3D code data
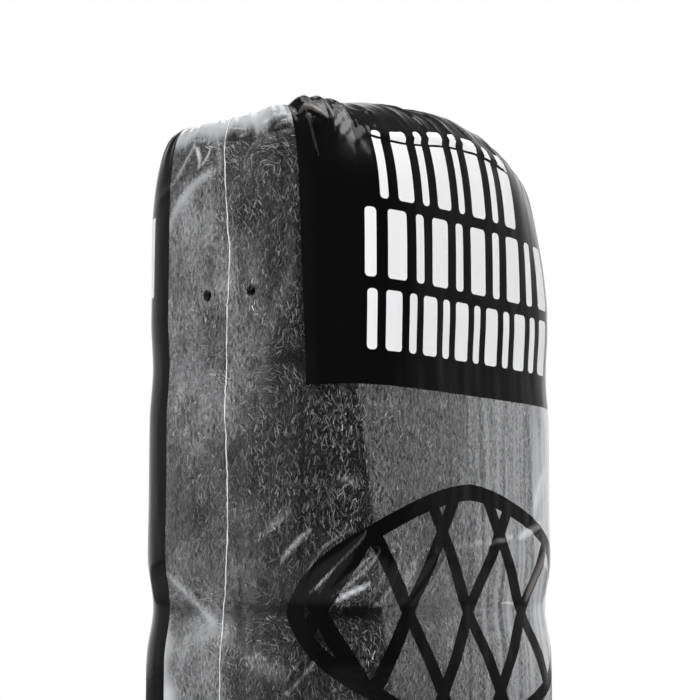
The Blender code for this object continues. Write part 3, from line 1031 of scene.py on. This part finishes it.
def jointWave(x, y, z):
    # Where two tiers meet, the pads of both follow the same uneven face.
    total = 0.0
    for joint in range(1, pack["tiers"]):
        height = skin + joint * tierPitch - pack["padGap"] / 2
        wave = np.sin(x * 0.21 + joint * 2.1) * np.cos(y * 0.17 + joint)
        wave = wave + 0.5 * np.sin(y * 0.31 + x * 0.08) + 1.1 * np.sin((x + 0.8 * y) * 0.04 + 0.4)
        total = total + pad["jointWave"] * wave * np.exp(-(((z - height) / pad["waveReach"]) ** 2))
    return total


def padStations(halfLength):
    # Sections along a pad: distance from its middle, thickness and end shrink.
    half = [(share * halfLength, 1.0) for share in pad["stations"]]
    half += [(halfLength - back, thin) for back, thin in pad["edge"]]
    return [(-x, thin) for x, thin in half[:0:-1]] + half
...
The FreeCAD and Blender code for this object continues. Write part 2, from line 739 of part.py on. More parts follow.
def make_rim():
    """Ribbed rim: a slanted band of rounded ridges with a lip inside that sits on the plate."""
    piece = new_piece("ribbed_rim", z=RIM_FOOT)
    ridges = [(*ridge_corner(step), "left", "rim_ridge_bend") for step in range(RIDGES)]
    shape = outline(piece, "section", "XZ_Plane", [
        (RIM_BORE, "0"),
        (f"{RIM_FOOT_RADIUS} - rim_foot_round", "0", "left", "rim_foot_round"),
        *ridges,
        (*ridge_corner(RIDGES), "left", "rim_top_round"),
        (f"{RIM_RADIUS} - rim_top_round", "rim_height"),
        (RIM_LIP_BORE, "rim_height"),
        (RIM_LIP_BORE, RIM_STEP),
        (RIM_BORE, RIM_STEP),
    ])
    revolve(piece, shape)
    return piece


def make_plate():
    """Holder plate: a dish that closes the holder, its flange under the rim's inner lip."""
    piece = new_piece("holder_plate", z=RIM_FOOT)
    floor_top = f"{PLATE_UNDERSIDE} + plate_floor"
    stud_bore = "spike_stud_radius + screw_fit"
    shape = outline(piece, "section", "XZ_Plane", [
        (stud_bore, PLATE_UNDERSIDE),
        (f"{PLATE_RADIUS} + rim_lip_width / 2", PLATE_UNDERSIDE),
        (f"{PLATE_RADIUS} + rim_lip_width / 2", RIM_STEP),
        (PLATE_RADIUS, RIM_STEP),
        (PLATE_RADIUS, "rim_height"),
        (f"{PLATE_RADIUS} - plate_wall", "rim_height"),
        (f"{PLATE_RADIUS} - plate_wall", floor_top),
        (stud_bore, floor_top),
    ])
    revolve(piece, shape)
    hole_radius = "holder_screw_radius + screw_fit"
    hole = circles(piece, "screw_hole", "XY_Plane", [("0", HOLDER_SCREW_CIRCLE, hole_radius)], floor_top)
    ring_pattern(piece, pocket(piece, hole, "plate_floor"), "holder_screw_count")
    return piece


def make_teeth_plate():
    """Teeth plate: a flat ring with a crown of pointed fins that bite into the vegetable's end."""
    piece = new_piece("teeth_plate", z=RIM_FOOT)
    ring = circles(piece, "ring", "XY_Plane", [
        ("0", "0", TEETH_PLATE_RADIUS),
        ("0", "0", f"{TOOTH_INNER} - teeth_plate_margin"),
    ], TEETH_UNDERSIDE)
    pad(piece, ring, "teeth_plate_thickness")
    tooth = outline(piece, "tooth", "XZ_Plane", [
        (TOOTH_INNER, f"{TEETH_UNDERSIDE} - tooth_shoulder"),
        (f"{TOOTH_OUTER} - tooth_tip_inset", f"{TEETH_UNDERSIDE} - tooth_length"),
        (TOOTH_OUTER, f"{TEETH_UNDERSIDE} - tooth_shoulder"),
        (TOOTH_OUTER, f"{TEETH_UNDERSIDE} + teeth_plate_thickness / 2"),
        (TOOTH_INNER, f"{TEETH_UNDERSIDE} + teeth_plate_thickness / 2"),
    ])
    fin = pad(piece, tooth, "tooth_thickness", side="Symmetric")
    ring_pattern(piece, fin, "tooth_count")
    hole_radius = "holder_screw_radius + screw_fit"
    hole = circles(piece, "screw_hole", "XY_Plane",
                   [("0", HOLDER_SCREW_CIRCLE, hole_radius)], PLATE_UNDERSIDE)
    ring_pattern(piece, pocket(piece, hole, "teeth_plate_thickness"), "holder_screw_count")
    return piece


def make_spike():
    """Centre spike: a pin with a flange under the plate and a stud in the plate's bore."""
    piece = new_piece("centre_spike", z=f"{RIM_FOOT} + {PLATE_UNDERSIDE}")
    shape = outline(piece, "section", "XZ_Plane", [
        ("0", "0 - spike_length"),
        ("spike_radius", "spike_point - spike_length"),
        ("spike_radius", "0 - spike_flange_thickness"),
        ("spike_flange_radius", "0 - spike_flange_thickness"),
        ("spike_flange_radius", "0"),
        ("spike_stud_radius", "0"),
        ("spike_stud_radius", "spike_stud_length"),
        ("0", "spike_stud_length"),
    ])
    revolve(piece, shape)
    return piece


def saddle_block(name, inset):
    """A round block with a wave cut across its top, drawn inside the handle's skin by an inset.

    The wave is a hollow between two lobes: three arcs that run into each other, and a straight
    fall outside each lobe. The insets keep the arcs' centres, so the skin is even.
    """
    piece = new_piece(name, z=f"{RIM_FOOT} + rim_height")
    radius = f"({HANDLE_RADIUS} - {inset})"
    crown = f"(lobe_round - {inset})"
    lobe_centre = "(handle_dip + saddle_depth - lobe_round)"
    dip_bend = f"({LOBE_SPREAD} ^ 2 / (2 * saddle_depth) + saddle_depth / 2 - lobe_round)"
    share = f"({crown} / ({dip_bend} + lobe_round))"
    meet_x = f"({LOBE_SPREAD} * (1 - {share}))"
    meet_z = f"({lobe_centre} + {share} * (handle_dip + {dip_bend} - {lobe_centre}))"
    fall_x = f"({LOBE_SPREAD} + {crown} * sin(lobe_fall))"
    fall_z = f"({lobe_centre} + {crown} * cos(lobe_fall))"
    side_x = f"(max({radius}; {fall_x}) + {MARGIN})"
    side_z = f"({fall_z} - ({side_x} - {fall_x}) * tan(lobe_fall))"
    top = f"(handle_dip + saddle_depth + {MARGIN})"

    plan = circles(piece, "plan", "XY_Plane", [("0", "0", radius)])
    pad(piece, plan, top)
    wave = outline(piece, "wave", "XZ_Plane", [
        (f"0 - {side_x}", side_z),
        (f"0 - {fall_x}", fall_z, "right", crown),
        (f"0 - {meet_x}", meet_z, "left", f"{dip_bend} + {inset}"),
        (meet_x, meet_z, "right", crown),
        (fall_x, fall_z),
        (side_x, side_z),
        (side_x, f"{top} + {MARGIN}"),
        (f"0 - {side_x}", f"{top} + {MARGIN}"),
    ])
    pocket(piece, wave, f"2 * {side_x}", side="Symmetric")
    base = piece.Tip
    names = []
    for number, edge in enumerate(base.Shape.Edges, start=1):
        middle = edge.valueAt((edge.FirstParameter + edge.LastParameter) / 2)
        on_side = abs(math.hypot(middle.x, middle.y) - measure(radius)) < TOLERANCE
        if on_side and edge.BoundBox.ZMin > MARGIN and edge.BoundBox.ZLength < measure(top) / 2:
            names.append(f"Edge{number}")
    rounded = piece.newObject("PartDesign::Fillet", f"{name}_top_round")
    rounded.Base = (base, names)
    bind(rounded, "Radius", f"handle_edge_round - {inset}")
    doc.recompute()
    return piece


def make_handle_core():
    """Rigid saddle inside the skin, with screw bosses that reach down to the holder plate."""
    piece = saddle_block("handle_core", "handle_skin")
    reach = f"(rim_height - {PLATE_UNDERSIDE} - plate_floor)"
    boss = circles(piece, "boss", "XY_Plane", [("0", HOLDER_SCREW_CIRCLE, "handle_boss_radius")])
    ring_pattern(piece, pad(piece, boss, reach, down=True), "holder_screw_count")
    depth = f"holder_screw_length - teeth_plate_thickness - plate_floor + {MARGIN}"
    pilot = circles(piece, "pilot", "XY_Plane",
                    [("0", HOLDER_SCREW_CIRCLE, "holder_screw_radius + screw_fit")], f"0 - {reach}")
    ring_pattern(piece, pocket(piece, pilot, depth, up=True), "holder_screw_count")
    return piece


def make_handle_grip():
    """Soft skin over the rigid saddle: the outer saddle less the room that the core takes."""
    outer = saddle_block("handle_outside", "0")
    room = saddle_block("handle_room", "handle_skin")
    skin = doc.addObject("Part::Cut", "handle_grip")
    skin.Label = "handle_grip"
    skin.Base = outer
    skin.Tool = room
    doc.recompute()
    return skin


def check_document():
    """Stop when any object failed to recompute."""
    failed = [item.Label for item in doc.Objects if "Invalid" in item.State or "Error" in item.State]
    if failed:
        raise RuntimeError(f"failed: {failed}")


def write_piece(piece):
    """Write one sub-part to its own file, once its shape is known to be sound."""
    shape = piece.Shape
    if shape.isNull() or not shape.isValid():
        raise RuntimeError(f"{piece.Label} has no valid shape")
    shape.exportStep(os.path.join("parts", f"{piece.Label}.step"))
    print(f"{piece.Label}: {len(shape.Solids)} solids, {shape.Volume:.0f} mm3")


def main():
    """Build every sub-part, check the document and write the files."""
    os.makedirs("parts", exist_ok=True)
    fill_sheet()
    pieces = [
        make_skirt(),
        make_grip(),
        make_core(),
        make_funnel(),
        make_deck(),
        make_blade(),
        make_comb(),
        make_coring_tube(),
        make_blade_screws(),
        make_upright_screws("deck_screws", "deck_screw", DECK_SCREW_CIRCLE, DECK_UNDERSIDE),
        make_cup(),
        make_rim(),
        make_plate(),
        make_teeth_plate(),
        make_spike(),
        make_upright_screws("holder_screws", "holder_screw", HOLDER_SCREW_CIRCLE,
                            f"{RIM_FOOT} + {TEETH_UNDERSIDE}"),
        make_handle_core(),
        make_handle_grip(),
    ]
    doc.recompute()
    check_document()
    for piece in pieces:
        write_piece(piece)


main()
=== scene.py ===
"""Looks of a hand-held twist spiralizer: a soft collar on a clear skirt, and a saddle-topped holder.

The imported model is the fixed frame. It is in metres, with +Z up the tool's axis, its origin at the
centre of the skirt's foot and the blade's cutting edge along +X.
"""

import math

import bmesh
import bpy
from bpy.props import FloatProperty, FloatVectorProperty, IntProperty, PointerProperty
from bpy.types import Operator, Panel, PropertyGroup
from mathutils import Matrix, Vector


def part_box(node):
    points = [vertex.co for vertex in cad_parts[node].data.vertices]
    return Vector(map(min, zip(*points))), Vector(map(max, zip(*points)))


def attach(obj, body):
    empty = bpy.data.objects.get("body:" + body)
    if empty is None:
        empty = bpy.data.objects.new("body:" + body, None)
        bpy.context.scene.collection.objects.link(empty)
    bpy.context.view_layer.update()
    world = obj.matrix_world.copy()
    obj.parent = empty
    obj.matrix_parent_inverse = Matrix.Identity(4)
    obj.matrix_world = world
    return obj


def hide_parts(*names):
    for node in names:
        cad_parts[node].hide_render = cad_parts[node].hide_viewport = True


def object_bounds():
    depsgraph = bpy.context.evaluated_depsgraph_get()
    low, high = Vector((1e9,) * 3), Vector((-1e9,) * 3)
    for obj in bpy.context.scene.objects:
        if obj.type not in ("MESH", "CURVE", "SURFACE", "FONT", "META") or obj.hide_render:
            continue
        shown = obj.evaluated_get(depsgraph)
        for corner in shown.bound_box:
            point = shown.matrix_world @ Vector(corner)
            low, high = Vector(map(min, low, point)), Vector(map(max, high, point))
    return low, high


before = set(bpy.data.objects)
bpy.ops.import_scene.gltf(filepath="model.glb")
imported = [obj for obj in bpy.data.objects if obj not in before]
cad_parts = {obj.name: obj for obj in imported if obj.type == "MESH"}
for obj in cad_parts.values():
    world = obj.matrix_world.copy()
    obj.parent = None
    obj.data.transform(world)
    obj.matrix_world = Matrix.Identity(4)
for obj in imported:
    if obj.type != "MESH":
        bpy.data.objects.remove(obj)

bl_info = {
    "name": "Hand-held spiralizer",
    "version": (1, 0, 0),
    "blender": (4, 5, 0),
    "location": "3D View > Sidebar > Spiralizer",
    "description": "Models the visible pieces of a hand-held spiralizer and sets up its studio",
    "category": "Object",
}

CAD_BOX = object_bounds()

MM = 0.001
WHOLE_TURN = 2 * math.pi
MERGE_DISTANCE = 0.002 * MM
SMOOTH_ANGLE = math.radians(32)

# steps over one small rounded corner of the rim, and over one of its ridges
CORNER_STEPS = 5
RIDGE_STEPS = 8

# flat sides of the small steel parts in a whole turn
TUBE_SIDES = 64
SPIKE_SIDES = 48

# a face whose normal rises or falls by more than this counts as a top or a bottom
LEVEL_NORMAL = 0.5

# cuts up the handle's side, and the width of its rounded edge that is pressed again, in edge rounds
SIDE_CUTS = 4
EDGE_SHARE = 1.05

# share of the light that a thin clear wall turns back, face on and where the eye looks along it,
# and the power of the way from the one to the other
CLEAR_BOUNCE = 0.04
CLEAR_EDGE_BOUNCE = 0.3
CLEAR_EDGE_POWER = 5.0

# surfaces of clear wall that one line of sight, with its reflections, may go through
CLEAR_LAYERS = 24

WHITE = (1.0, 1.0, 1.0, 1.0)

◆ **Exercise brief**
Write out exactly the lines from the one with "fill_sheet()" through the one with "bpy.context.scene.collection.objects.link(empty)", including both, and no others.

◆ **Complete output**
    fill_sheet()
    pieces = [
        make_skirt(),
        make_grip(),
        make_core(),
        make_funnel(),
        make_deck(),
        make_blade(),
        make_comb(),
        make_coring_tube(),
        make_blade_screws(),
        make_upright_screws("deck_screws", "deck_screw", DECK_SCREW_CIRCLE, DECK_UNDERSIDE),
        make_cup(),
        make_rim(),
        make_plate(),
        make_teeth_plate(),
        make_spike(),
        make_upright_screws("holder_screws", "holder_screw", HOLDER_SCREW_CIRCLE,
                            f"{RIM_FOOT} + {TEETH_UNDERSIDE}"),
        make_handle_core(),
        make_handle_grip(),
    ]
    doc.recompute()
    check_document()
    for piece in pieces:
        write_piece(piece)


main()
=== scene.py ===
"""Looks of a hand-held twist spiralizer: a soft collar on a clear skirt, and a saddle-topped holder.

The imported model is the fixed frame. It is in metres, with +Z up the tool's axis, its origin at the
centre of the skirt's foot and the blade's cutting edge along +X.
"""

import math

import bmesh
import bpy
from bpy.props import FloatProperty, FloatVectorProperty, IntProperty, PointerProperty
from bpy.types import Operator, Panel, PropertyGroup
from mathutils import Matrix, Vector


def part_box(node):
    points = [vertex.co for vertex in cad_parts[node].data.vertices]
    return Vector(map(min, zip(*points))), Vector(map(max, zip(*points)))


def attach(obj, body):
    empty = bpy.data.objects.get("body:" + body)
    if empty is None:
        empty = bpy.data.objects.new("body:" + body, None)
        bpy.context.scene.collection.objects.link(empty)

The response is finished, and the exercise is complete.